** Working data **

* * * *

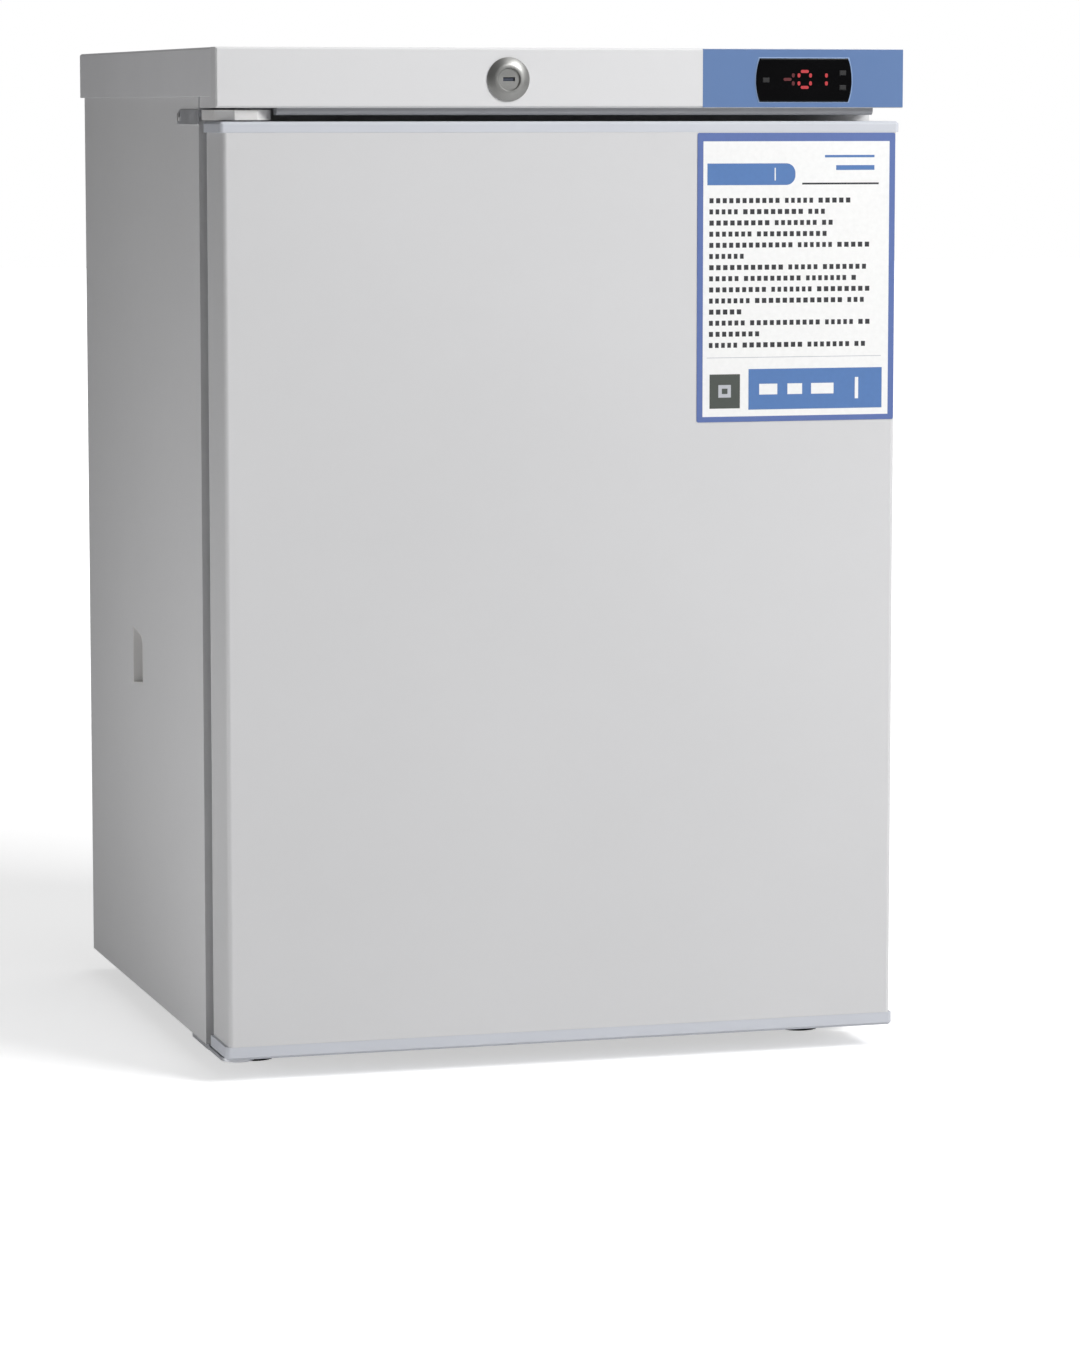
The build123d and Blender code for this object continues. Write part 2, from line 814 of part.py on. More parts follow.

* * * *

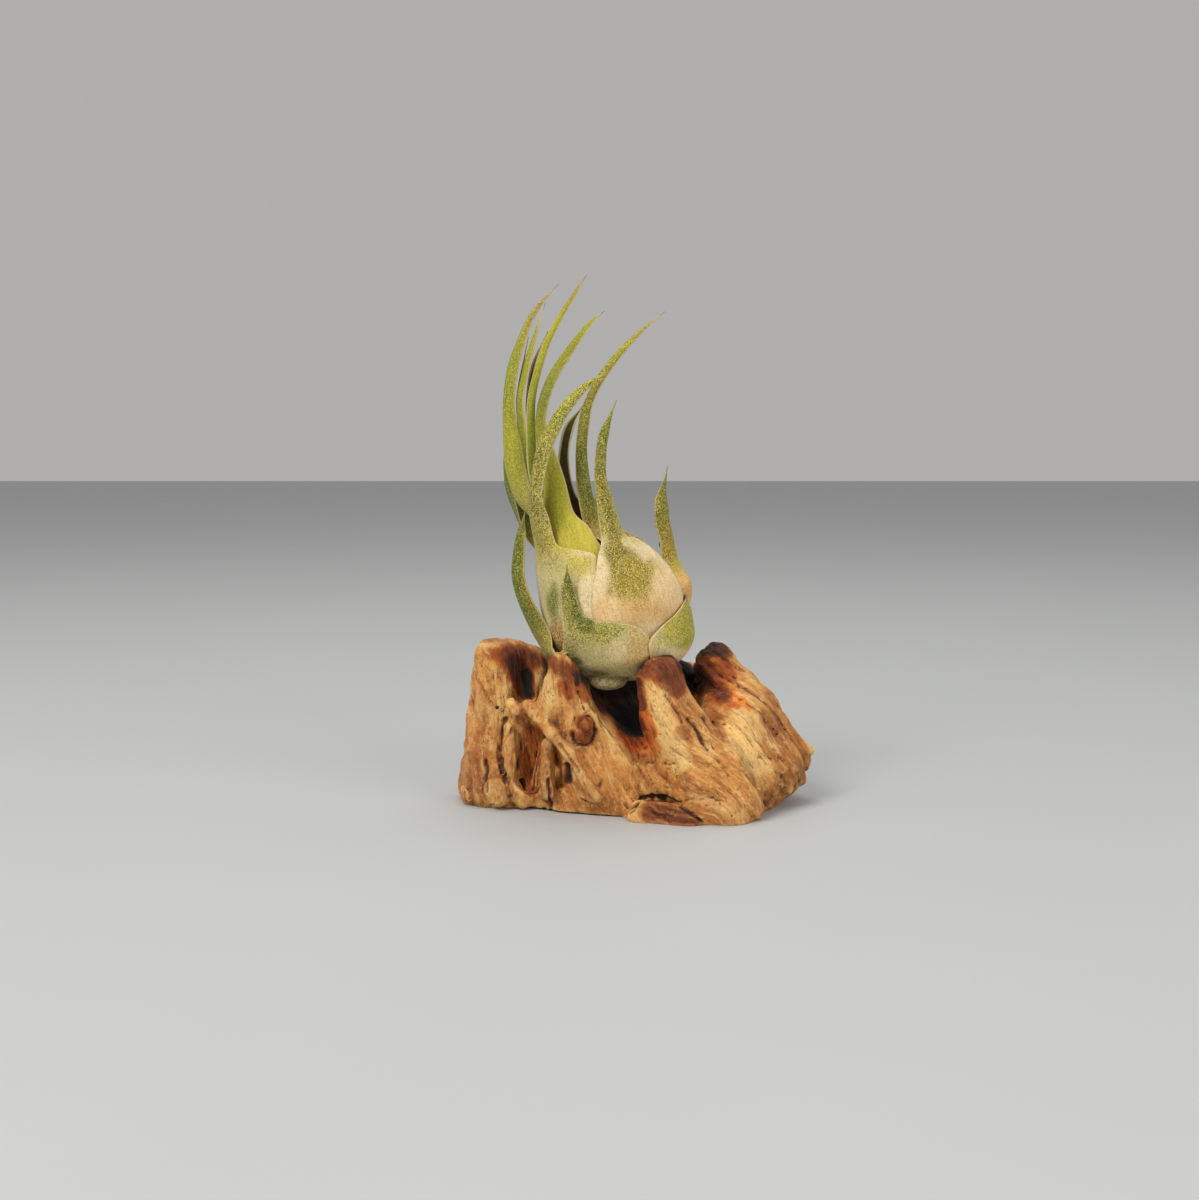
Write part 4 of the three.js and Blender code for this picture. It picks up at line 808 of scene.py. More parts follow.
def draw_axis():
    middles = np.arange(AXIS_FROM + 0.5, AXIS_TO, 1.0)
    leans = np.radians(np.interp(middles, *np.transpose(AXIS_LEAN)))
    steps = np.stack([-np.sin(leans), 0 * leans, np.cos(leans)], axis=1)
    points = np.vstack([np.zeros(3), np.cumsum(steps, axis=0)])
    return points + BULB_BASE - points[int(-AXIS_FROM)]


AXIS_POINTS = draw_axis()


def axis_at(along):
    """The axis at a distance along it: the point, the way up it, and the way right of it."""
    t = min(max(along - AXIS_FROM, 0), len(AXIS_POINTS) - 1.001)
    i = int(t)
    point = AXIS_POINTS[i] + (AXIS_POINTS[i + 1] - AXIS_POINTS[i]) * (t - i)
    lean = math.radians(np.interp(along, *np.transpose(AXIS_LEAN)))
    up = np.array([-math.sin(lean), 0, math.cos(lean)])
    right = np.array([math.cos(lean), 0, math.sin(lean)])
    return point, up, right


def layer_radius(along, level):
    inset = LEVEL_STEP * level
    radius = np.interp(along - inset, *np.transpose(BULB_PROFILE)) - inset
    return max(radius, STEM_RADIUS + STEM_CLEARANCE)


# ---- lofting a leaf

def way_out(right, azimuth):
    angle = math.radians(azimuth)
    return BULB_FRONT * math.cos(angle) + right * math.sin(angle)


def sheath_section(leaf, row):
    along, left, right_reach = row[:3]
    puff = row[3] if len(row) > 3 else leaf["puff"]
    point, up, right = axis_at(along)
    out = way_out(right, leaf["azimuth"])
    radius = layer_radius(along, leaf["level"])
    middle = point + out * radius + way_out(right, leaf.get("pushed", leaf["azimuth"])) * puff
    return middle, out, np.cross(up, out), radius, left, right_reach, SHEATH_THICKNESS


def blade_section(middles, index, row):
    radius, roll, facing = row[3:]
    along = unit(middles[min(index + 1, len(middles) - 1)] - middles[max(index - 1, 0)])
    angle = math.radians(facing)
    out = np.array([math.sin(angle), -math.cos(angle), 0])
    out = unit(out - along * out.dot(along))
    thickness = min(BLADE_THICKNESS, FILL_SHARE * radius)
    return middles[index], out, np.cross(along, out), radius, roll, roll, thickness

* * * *

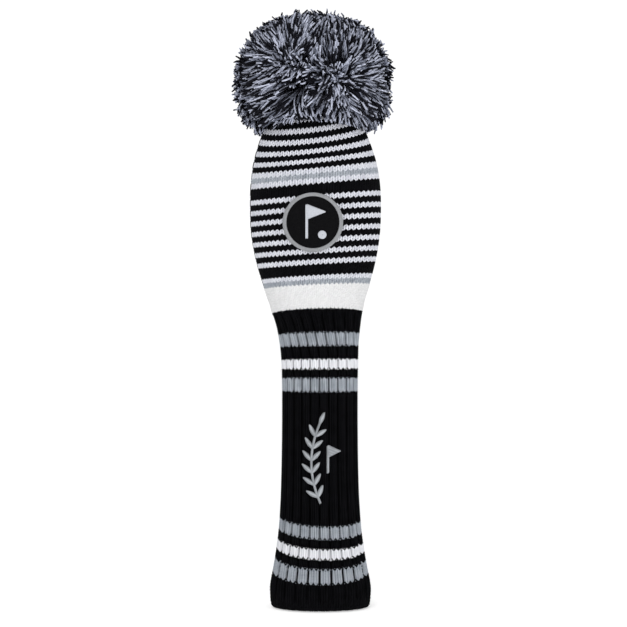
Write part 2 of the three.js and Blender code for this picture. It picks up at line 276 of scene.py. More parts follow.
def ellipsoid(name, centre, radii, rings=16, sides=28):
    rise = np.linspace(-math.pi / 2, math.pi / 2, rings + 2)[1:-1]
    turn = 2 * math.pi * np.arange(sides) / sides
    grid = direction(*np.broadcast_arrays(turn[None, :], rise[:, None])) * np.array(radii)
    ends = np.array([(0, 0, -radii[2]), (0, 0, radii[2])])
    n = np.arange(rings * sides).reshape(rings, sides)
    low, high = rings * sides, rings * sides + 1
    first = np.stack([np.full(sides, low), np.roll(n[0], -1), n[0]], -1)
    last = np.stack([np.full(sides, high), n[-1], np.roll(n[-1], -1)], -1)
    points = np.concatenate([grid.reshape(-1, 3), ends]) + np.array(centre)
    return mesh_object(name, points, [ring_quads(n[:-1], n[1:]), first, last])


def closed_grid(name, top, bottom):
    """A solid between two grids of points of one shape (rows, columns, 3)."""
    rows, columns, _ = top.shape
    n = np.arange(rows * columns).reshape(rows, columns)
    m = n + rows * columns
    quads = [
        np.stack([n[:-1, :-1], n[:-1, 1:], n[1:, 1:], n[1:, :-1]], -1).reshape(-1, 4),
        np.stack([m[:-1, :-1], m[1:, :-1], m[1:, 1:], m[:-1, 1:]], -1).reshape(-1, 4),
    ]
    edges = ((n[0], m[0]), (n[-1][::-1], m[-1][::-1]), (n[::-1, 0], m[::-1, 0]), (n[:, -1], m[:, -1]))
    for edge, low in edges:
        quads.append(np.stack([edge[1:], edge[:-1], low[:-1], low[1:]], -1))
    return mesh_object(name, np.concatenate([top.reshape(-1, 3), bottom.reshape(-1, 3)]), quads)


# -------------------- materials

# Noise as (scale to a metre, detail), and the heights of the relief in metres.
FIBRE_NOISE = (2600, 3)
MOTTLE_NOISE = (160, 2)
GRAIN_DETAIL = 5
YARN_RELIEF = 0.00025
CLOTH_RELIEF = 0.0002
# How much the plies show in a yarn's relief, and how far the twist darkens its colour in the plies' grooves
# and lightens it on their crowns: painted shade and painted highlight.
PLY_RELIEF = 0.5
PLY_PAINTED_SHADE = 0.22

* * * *

** What is expected **
In the listing, find each line with the string "More" and copy it.

** Answer to this problem **
The build123d and Blender code for this object continues. Write part 2, from line 814 of part.py on. More parts follow.
Write part 4 of the three.js and Blender code for this picture. It picks up at line 808 of scene.py. More parts follow.
Write part 2 of the three.js and Blender code for this picture. It picks up at line 276 of scene.py. More parts follow.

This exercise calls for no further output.